To encourage flowering, provide proper temperatures. They need a distinct difference in night and day temperatures as well as summer and winter months. Succulents favor cooler outdoor nighttime temperatures of 50-55⁰F (10-13⁰C) or indoor night temperatures of at least 60-65⁰F(15-18⁰C). Especially when kept in a controlled environment, succulents prefer a marked difference between their night and day temperatures to mimic their natural habitat, with the cool night temperatures having an integral part in the plant’s growth cycle.

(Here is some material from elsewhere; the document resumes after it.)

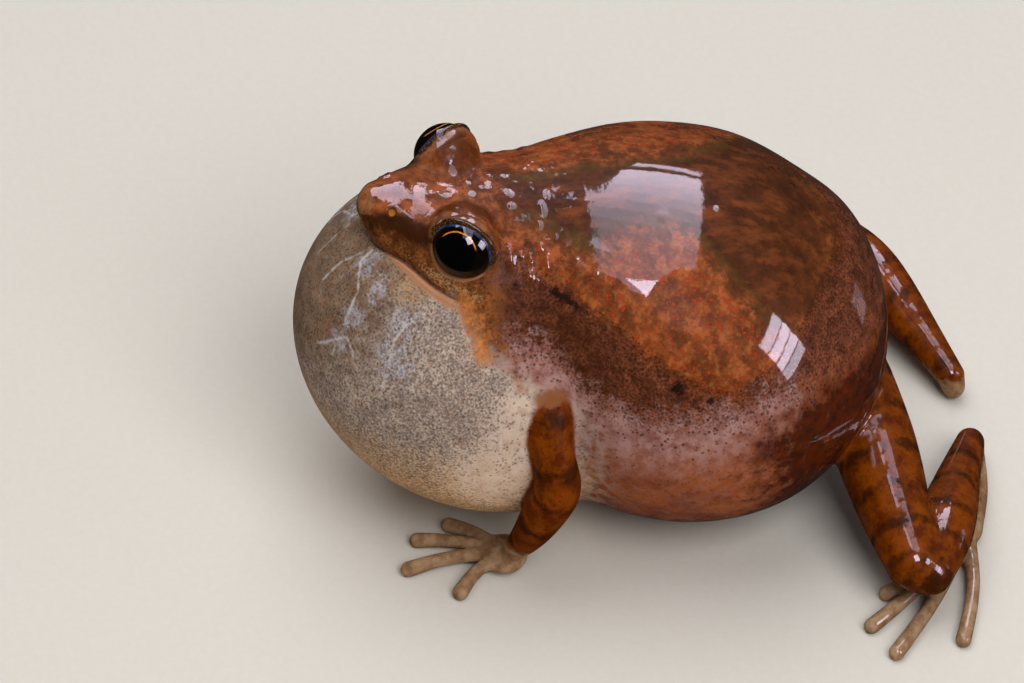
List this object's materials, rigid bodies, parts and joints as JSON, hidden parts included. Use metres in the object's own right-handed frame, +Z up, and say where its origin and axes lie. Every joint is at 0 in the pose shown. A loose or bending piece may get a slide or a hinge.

Overwintering is also important if you want to see your succulents bloom. This can be achieved by keeping them cool and relatively dry in the winter months. Keep them cool during winter months with temperatures just above freezing, between 35-44⁰F (1.5-7⁰C). If kept indoors during winter, have them in a non-heated room if possible or keep the temperatures low to provide them the cold winter period that they need.

Fertilize

Fertilizing is definitely not necessary especially if you potting mix is fresh. I don’t really fertilize my String of Pearls regularly and they still bloomed. But if your String of Pearls have been in the same potting mix for over a year, nutrients in the soil may have already seeped out from all the watering. Giving your plants the nutrients they need will help ensure proper growth and encourage blooms. It takes a lot of energy for plants to produce flowers, and feeding them extra nutrients will help supplement their needs during flowering season. The most common recommendation is to fertilize during the active growing season, or during spring and summer months. Fertilizers are better applied at a quarter or half strength, about every two weeks. Refrain from fertilizing towards the end of fall season and during winter months. A balanced blend of fertilizer diluted to half strength is suitable and commonly used. Fertilizer blends specially formulated for cacti and succulents are also suitable.